Widgets listing content typically offer the option to control what to list: “most recent 5”, or “last three articles by author John Doe.” It’s crucial to discuss these types of control with the business users to ensure they have the flexibility they need, which significantly impacts their experience. In terms of possibilities, the sky is the limit.  

Streamlined Content Governance

Large enterprises with hundreds or thousands of content editors often work under strict governance and compliance protocols. These have ramifications for the content editing process. There shouldn’t be a trade-off between content governance and time-to-market / time-to-value if your CMS can streamline your content management process. Creating complex multi-step content approval workflows, multiple workflows on a content type, or a dedicated approval workflow for specific content are all table stakes for any modern CMS.

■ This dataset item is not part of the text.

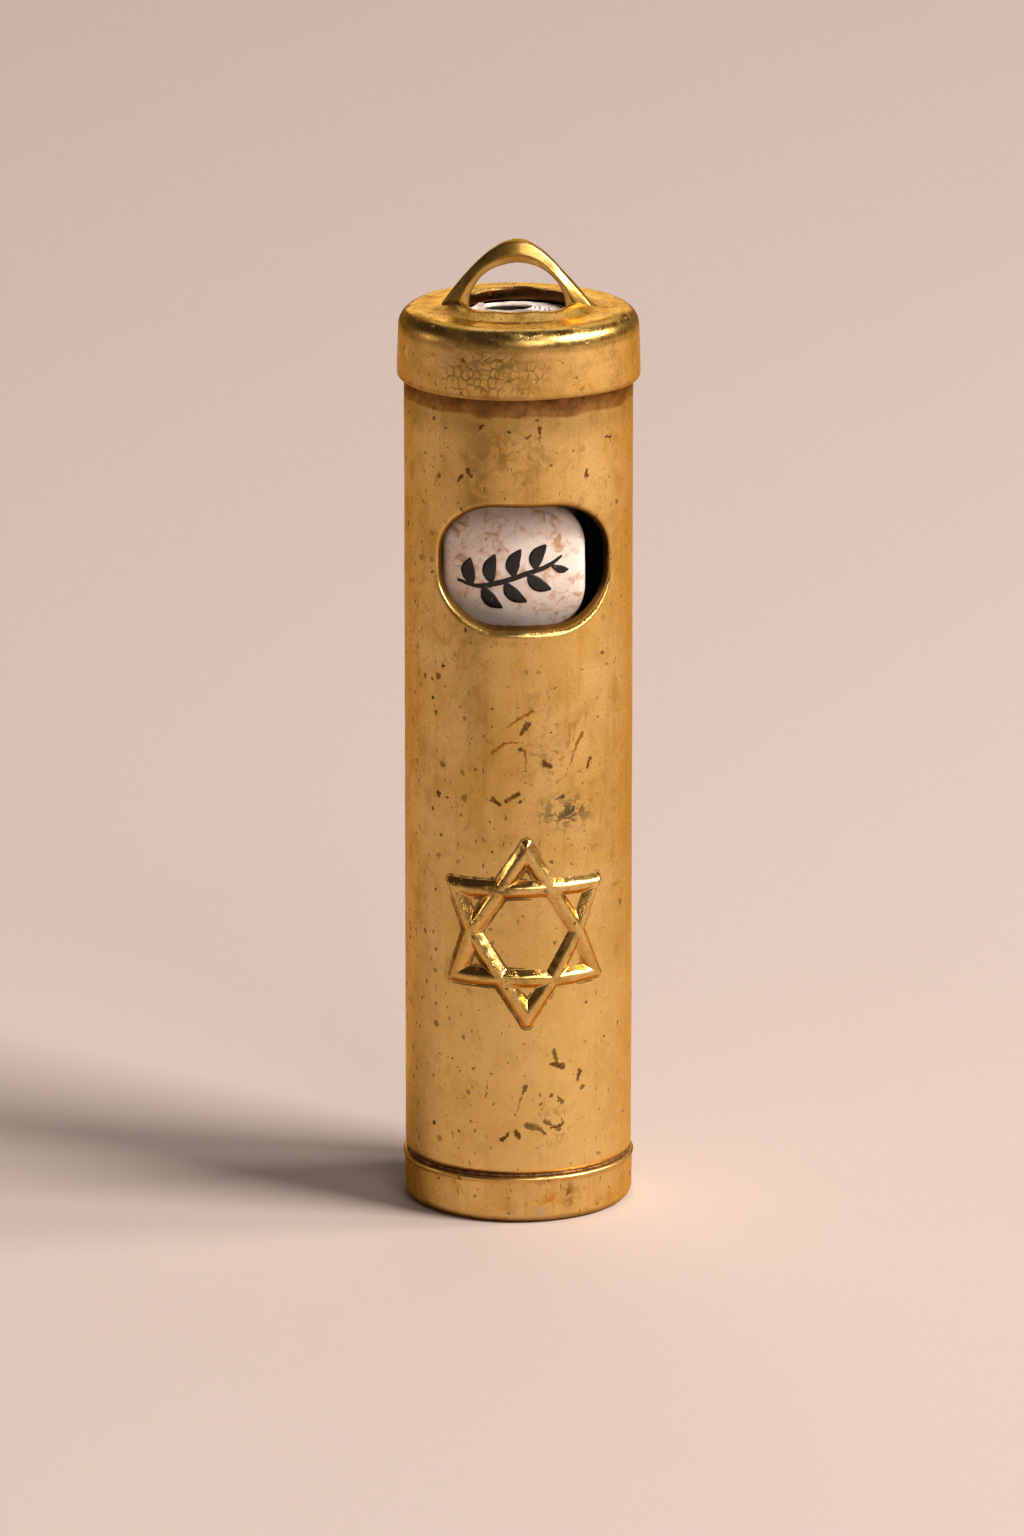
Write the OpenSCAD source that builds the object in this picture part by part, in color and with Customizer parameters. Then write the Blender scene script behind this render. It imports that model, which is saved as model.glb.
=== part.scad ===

Not every content type requires legal & compliance review or review by a committee. Personalized notifications via multiple channels (email, Slack, Teams, etc.) should only go where and when it makes sense. Your content governance processes should lead, and the CMS will follow, supporting a streamlined operation yielding the highest possible content velocity.

Conclusion

Modern and enterprise-grade content management systems are great tools to use when the implementation is done correctly and with a keen eye on the business user. Maximizing the CMS product’s capabilities for content editors substantially increases the enterprise-wide adoption of the CMS and the success of the digital transformation it was part of.

As a development team, you have one chance to make a first impression on the business team. Nothing is more frustrating for a business user than facing a content black swan– an unexpected content creation experience that stops you in your tracks and prevents you from completing your task without developer assistance. You then have to wait, or worse– start all over again.